■ WHAT THE EXERCISE ASKS ■
Write the listing out again, all of it, word for word.

#### SOURCE DATA ####

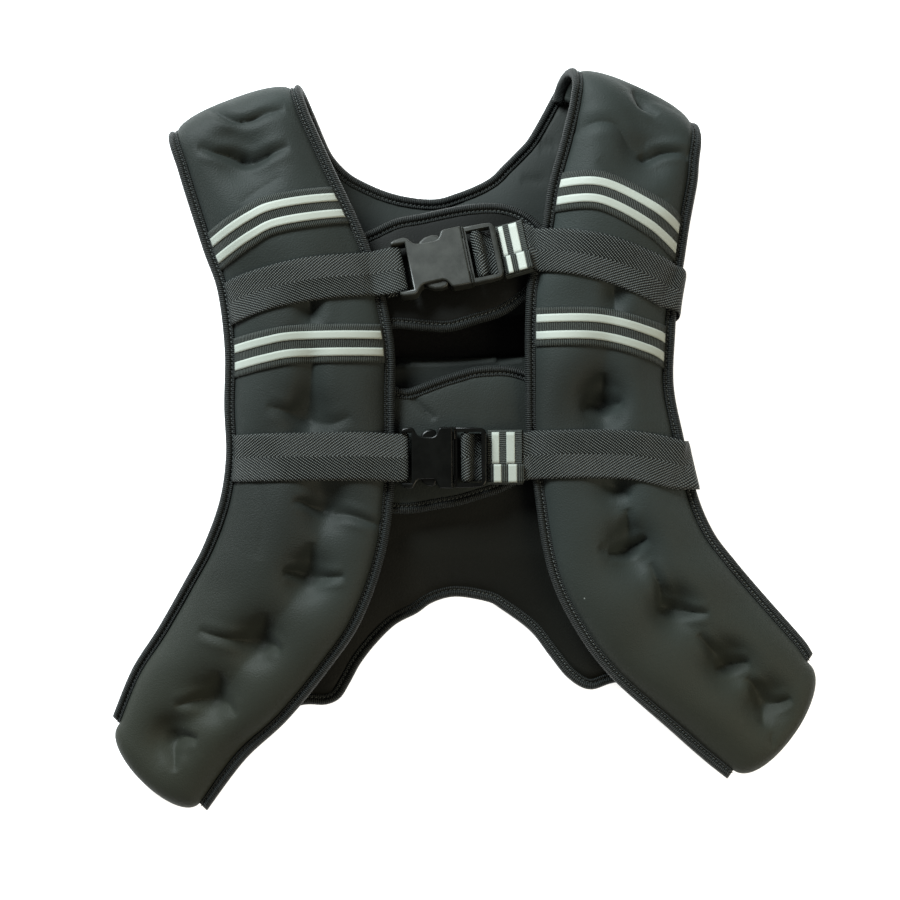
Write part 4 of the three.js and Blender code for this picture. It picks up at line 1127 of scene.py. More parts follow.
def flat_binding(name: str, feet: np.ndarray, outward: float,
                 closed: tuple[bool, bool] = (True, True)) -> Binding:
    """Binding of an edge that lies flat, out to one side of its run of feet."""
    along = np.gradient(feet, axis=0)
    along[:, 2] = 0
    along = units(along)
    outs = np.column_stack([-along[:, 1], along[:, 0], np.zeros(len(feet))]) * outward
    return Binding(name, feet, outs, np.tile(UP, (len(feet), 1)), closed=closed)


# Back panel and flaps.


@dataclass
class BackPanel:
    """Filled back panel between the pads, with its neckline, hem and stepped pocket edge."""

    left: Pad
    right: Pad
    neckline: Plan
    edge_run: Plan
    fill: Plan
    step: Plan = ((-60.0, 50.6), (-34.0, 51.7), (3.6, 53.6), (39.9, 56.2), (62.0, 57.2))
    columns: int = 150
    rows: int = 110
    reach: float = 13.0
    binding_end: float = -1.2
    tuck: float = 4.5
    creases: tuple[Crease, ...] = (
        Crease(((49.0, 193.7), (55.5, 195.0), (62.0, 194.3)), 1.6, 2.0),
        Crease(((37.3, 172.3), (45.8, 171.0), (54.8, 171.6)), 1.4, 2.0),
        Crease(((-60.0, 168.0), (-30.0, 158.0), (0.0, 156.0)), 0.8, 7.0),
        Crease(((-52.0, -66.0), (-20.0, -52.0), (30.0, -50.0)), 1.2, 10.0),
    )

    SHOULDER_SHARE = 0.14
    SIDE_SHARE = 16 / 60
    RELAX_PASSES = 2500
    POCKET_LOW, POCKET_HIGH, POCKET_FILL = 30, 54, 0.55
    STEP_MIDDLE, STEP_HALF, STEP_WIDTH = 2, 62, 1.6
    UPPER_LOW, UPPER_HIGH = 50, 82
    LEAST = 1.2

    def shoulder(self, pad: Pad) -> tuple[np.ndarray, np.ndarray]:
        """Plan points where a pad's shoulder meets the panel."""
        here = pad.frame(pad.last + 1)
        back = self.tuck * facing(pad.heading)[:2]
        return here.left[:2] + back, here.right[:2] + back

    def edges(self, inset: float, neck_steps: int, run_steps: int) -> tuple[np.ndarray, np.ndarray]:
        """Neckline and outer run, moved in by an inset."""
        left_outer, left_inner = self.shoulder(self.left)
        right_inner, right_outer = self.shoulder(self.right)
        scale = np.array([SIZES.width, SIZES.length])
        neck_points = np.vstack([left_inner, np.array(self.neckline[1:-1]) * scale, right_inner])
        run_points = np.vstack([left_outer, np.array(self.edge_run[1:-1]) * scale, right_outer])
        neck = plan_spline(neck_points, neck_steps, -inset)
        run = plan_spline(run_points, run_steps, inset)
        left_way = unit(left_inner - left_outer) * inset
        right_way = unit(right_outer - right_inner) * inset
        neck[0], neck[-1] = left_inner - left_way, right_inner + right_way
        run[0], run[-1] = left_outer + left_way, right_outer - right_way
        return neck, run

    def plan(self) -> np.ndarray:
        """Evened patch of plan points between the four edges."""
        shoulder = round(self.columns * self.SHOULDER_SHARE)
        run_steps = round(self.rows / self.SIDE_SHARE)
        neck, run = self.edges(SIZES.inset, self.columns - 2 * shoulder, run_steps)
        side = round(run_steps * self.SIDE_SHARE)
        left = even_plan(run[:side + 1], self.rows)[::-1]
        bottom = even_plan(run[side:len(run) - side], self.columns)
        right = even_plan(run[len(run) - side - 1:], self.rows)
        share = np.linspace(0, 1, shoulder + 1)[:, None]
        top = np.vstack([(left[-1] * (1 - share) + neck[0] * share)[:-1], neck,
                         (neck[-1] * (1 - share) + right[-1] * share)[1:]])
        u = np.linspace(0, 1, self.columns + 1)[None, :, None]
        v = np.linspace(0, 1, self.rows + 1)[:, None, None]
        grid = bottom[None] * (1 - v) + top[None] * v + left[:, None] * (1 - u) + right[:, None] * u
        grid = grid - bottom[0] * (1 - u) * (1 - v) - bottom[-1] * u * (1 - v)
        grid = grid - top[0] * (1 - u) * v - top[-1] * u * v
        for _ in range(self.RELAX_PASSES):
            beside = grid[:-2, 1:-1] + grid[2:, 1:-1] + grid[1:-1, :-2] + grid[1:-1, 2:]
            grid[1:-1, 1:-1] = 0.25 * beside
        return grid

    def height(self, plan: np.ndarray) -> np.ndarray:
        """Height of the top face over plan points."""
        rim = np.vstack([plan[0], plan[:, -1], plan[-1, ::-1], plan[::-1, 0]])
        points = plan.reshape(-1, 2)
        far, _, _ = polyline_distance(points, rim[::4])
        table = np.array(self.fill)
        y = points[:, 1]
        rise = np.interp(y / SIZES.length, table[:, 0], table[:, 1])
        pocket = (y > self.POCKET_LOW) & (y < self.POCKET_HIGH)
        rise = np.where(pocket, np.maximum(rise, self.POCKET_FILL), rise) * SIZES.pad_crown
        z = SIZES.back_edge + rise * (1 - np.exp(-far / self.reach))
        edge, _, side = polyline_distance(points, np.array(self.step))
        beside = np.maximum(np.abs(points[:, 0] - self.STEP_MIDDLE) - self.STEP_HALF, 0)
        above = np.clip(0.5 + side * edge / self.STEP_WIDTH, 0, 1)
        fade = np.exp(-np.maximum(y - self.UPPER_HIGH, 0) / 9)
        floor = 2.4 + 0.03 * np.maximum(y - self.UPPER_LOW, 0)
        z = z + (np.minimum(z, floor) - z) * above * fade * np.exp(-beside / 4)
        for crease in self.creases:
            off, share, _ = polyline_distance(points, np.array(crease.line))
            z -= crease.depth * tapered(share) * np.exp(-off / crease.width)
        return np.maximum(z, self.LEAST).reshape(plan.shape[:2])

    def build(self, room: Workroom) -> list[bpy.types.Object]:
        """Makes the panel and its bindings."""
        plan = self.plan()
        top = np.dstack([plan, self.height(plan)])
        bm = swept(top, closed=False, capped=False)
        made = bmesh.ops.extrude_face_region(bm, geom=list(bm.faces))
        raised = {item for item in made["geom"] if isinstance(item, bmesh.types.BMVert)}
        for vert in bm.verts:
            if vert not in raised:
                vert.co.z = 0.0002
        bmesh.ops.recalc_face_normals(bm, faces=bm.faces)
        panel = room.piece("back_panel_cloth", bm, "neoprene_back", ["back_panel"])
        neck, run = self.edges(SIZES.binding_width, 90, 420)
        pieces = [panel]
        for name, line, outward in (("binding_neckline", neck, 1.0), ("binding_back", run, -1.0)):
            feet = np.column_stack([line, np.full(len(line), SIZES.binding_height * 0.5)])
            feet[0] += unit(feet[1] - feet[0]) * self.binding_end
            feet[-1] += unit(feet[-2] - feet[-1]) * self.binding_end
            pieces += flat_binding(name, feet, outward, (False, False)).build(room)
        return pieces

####

■ WRITTEN SOLUTION ■
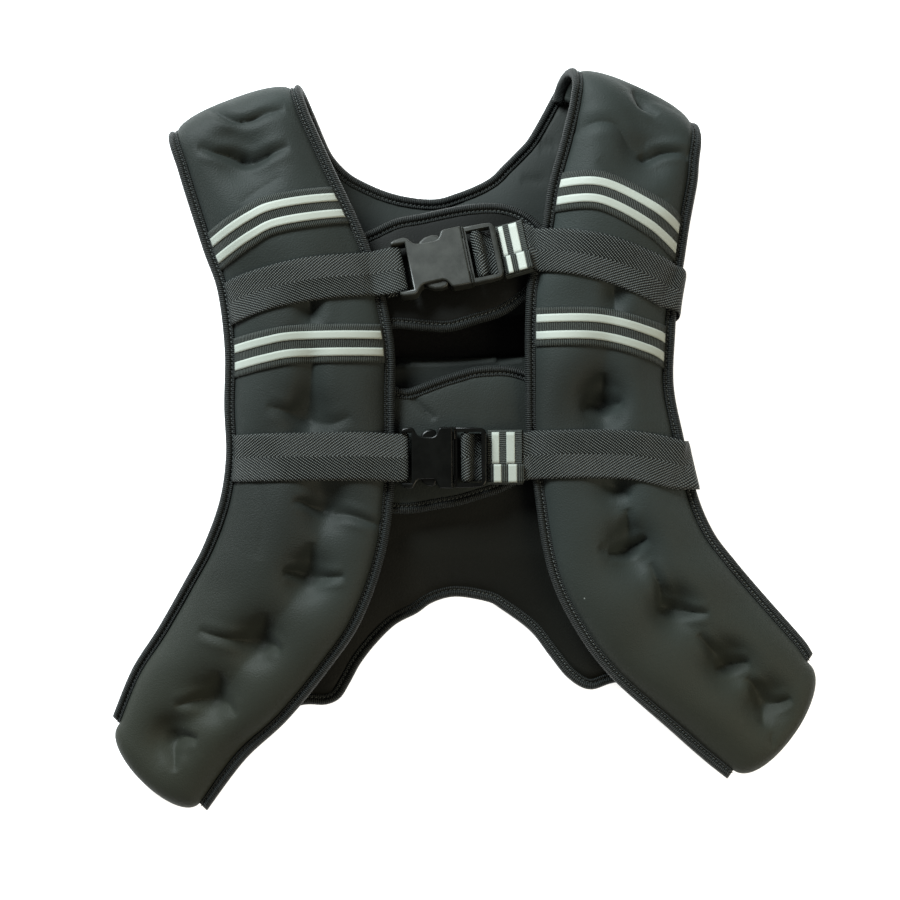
Write part 4 of the three.js and Blender code for this picture. It picks up at line 1127 of scene.py. More parts follow.
def flat_binding(name: str, feet: np.ndarray, outward: float,
                 closed: tuple[bool, bool] = (True, True)) -> Binding:
    """Binding of an edge that lies flat, out to one side of its run of feet."""
    along = np.gradient(feet, axis=0)
    along[:, 2] = 0
    along = units(along)
    outs = np.column_stack([-along[:, 1], along[:, 0], np.zeros(len(feet))]) * outward
    return Binding(name, feet, outs, np.tile(UP, (len(feet), 1)), closed=closed)


# Back panel and flaps.


@dataclass
class BackPanel:
    """Filled back panel between the pads, with its neckline, hem and stepped pocket edge."""

    left: Pad
    right: Pad
    neckline: Plan
    edge_run: Plan
    fill: Plan
    step: Plan = ((-60.0, 50.6), (-34.0, 51.7), (3.6, 53.6), (39.9, 56.2), (62.0, 57.2))
    columns: int = 150
    rows: int = 110
    reach: float = 13.0
    binding_end: float = -1.2
    tuck: float = 4.5
    creases: tuple[Crease, ...] = (
        Crease(((49.0, 193.7), (55.5, 195.0), (62.0, 194.3)), 1.6, 2.0),
        Crease(((37.3, 172.3), (45.8, 171.0), (54.8, 171.6)), 1.4, 2.0),
        Crease(((-60.0, 168.0), (-30.0, 158.0), (0.0, 156.0)), 0.8, 7.0),
        Crease(((-52.0, -66.0), (-20.0, -52.0), (30.0, -50.0)), 1.2, 10.0),
    )

    SHOULDER_SHARE = 0.14
    SIDE_SHARE = 16 / 60
    RELAX_PASSES = 2500
    POCKET_LOW, POCKET_HIGH, POCKET_FILL = 30, 54, 0.55
    STEP_MIDDLE, STEP_HALF, STEP_WIDTH = 2, 62, 1.6
    UPPER_LOW, UPPER_HIGH = 50, 82
    LEAST = 1.2

    def shoulder(self, pad: Pad) -> tuple[np.ndarray, np.ndarray]:
        """Plan points where a pad's shoulder meets the panel."""
        here = pad.frame(pad.last + 1)
        back = self.tuck * facing(pad.heading)[:2]
        return here.left[:2] + back, here.right[:2] + back

    def edges(self, inset: float, neck_steps: int, run_steps: int) -> tuple[np.ndarray, np.ndarray]:
        """Neckline and outer run, moved in by an inset."""
        left_outer, left_inner = self.shoulder(self.left)
        right_inner, right_outer = self.shoulder(self.right)
        scale = np.array([SIZES.width, SIZES.length])
        neck_points = np.vstack([left_inner, np.array(self.neckline[1:-1]) * scale, right_inner])
        run_points = np.vstack([left_outer, np.array(self.edge_run[1:-1]) * scale, right_outer])
        neck = plan_spline(neck_points, neck_steps, -inset)
        run = plan_spline(run_points, run_steps, inset)
        left_way = unit(left_inner - left_outer) * inset
        right_way = unit(right_outer - right_inner) * inset
        neck[0], neck[-1] = left_inner - left_way, right_inner + right_way
        run[0], run[-1] = left_outer + left_way, right_outer - right_way
        return neck, run

    def plan(self) -> np.ndarray:
        """Evened patch of plan points between the four edges."""
        shoulder = round(self.columns * self.SHOULDER_SHARE)
        run_steps = round(self.rows / self.SIDE_SHARE)
        neck, run = self.edges(SIZES.inset, self.columns - 2 * shoulder, run_steps)
        side = round(run_steps * self.SIDE_SHARE)
        left = even_plan(run[:side + 1], self.rows)[::-1]
        bottom = even_plan(run[side:len(run) - side], self.columns)
        right = even_plan(run[len(run) - side - 1:], self.rows)
        share = np.linspace(0, 1, shoulder + 1)[:, None]
        top = np.vstack([(left[-1] * (1 - share) + neck[0] * share)[:-1], neck,
                         (neck[-1] * (1 - share) + right[-1] * share)[1:]])
        u = np.linspace(0, 1, self.columns + 1)[None, :, None]
        v = np.linspace(0, 1, self.rows + 1)[:, None, None]
        grid = bottom[None] * (1 - v) + top[None] * v + left[:, None] * (1 - u) + right[:, None] * u
        grid = grid - bottom[0] * (1 - u) * (1 - v) - bottom[-1] * u * (1 - v)
        grid = grid - top[0] * (1 - u) * v - top[-1] * u * v
        for _ in range(self.RELAX_PASSES):
            beside = grid[:-2, 1:-1] + grid[2:, 1:-1] + grid[1:-1, :-2] + grid[1:-1, 2:]
            grid[1:-1, 1:-1] = 0.25 * beside
        return grid

    def height(self, plan: np.ndarray) -> np.ndarray:
        """Height of the top face over plan points."""
        rim = np.vstack([plan[0], plan[:, -1], plan[-1, ::-1], plan[::-1, 0]])
        points = plan.reshape(-1, 2)
        far, _, _ = polyline_distance(points, rim[::4])
        table = np.array(self.fill)
        y = points[:, 1]
        rise = np.interp(y / SIZES.length, table[:, 0], table[:, 1])
        pocket = (y > self.POCKET_LOW) & (y < self.POCKET_HIGH)
        rise = np.where(pocket, np.maximum(rise, self.POCKET_FILL), rise) * SIZES.pad_crown
        z = SIZES.back_edge + rise * (1 - np.exp(-far / self.reach))
        edge, _, side = polyline_distance(points, np.array(self.step))
        beside = np.maximum(np.abs(points[:, 0] - self.STEP_MIDDLE) - self.STEP_HALF, 0)
        above = np.clip(0.5 + side * edge / self.STEP_WIDTH, 0, 1)
        fade = np.exp(-np.maximum(y - self.UPPER_HIGH, 0) / 9)
        floor = 2.4 + 0.03 * np.maximum(y - self.UPPER_LOW, 0)
        z = z + (np.minimum(z, floor) - z) * above * fade * np.exp(-beside / 4)
        for crease in self.creases:
            off, share, _ = polyline_distance(points, np.array(crease.line))
            z -= crease.depth * tapered(share) * np.exp(-off / crease.width)
        return np.maximum(z, self.LEAST).reshape(plan.shape[:2])

    def build(self, room: Workroom) -> list[bpy.types.Object]:
        """Makes the panel and its bindings."""
        plan = self.plan()
        top = np.dstack([plan, self.height(plan)])
        bm = swept(top, closed=False, capped=False)
        made = bmesh.ops.extrude_face_region(bm, geom=list(bm.faces))
        raised = {item for item in made["geom"] if isinstance(item, bmesh.types.BMVert)}
        for vert in bm.verts:
            if vert not in raised:
                vert.co.z = 0.0002
        bmesh.ops.recalc_face_normals(bm, faces=bm.faces)
        panel = room.piece("back_panel_cloth", bm, "neoprene_back", ["back_panel"])
        neck, run = self.edges(SIZES.binding_width, 90, 420)
        pieces = [panel]
        for name, line, outward in (("binding_neckline", neck, 1.0), ("binding_back", run, -1.0)):
            feet = np.column_stack([line, np.full(len(line), SIZES.binding_height * 0.5)])
            feet[0] += unit(feet[1] - feet[0]) * self.binding_end
            feet[-1] += unit(feet[-2] - feet[-1]) * self.binding_end
            pieces += flat_binding(name, feet, outward, (False, False)).build(room)
        return pieces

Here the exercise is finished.